Already delayed twice, the law will be implemented in a
"transition period" in 2014 and 2015, with IRS enforcement
taking into account good efforts to comply with it, according to
guidance published by the IRS.
"Today's notice outlines several measures to help
institutions comply with FATCA in a timely manner," said Deputy
Assistant Secretary for International Tax Affairs Robert Stack
in a statement.
FATCA was enacted after a scandal involving Americans hiding
money in Swiss bank accounts. The law's start date was delayed
as Treasury and IRS officials struggled to implement its rules
and as banks complained they needed more time to prepare.

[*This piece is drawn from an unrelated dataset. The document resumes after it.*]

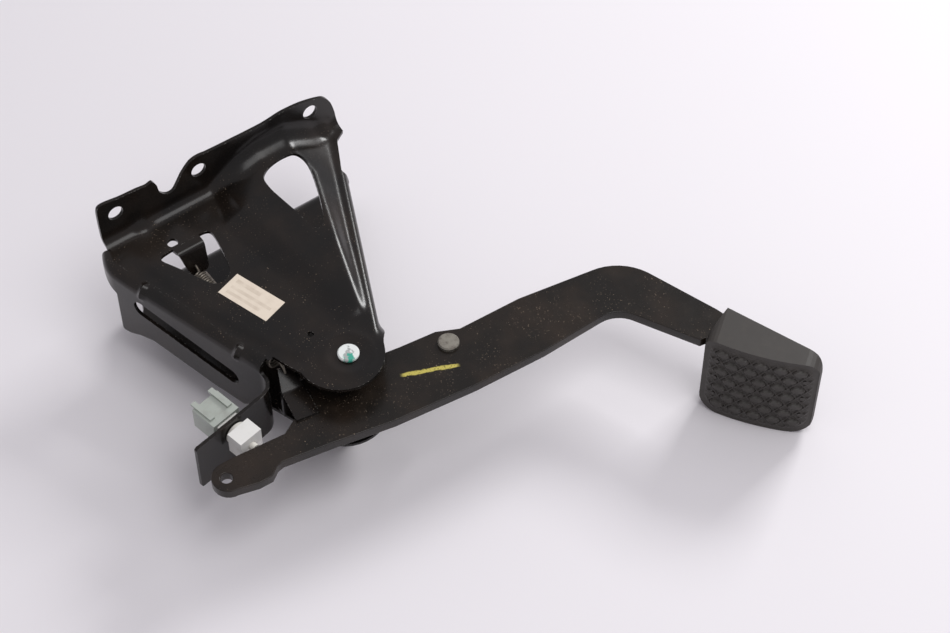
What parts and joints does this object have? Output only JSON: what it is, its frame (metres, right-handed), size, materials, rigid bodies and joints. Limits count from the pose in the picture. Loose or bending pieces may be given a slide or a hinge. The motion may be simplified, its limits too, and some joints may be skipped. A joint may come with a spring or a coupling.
{
  "type": "brake pedal assembly",
  "caption": "Sprung brake pedal on a folded sheet bracket, with a flat lever on a pivot bolt, a rubber-covered pad and a stop-light switch with its plug housing.",
  "frame": {"origin": "middle of the rectangle of four bulkhead bolts, on the bulkhead face of the flanges", "axes": "+X from the bulkhead towards the pivot, +Y along the flange from the side bolt, +Z along the pivot axis towards the bolt head; the part lies on its side on its lower flange, its pad and its pivot bolt"},
  "size_m": [0.3847, 0.3991, 0.1355],
  "materials": {
    "black_paint": "satin black paint with dust and chips",
    "lever_paint": "satin black paint with a brown sheen",
    "zinc": "dull zinc plate",
    "pin_steel": "bare dull steel",
    "marked_head": "bolt head dabbed with pale paint",
    "bush_plastic": "natural polymer",
    "pad_rubber": "matt moulded rubber",
    "buffer_rubber": "matt rubber",
    "spring_steel": "oiled spring wire",
    "white_plastic": "white moulded plastic",
    "pale_plastic": "pale moulded plastic",
    "grey_plastic": "grey moulded plastic",
    "terminal_brass": "tinned brass blades",
    "label_paper": "cream paper label"
  },
  "bodies": {
    "bracket": {"upper_bracket": "black_paint", "lower_bracket": "black_paint", "pivot_bolt": "marked_head", "pivot_washer": "zinc", "pivot_nut": "zinc", "return_spring": "spring_steel", "stop_bracket": "black_paint", "stop_buffer": "buffer_rubber", "switch_sleeve": "pale_plastic", "switch_body": "white_plastic", "plunger_spring": "spring_steel", "switch_terminals": "terminal_brass", "connector_housing": "grey_plastic", "connector_latch": "grey_plastic", "part_label": "label_paper"},
    "pedal": {"pedal_lever": "lever_paint", "pivot_tube": "lever_paint", "upper_bush": "bush_plastic", "lower_bush": "bush_plastic", "pushrod_pin": "pin_steel", "pad_plate": "lever_paint", "pad_rubber": "pad_rubber", "spring_strap": "zinc"},
    "plunger": {"switch_plunger": "pale_plastic"}
  },
  "joints": [
    {"name": "pedal_swing", "type": "hinge", "parent": "bracket", "child": "pedal", "pos_m": [0.188, -0.046, 0], "axis": [0, 0, 1], "range_deg": [0, 24], "stiffness_Nm_per_rad": 6, "springref_deg": -20.05, "deforming": ["return_spring"]},
    {"name": "switch_press", "type": "slide", "parent": "bracket", "child": "plunger", "axis": [-0.9831, -0.183, 0], "range_m": [0, 0.003], "stiffness_N_per_m": 300, "springref_m": -0.003, "deforming": ["plunger_spring"]}
  ]
}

Companies worrying about how to comply with FATCA will
welcome this latest round of relief, said Michael Hirschfeld,
chairman of the American Bar Association tax section and a
lawyer at Dechert LLP.
"This is excellent," Hirschfeld said. But he said there
could be could be confusion about what qualifies as a "good
faith effort," which was not clearly defined.
Foreign firms that do not comply with FATCA face a 30
percent withholding tax on their U.S. investment income and
could effectively be frozen out of U.S. capital markets.
The latest round of relief only applies to financial
institutions that must register directly with the IRS for FATCA.
These firms are in jurisdictions that have not negotiated
FATCA agreements with the United States.
Nearly 60 of these government-to-government FATCA pacts,
known as intergovernmental agreements (IGAs), have been reached.
But some key financial jurisdictions, including Singapore and
Hong Kong, have not agreed to IGAs.
Treasury said the new relief was needed in part because
multinational banks with branches in some unnamed jurisdictions
are prohibited from registering for FATCA by their local
(Reporting by Patrick Temple-West; Editing by Kevin Drawbaugh
and Chris Reese)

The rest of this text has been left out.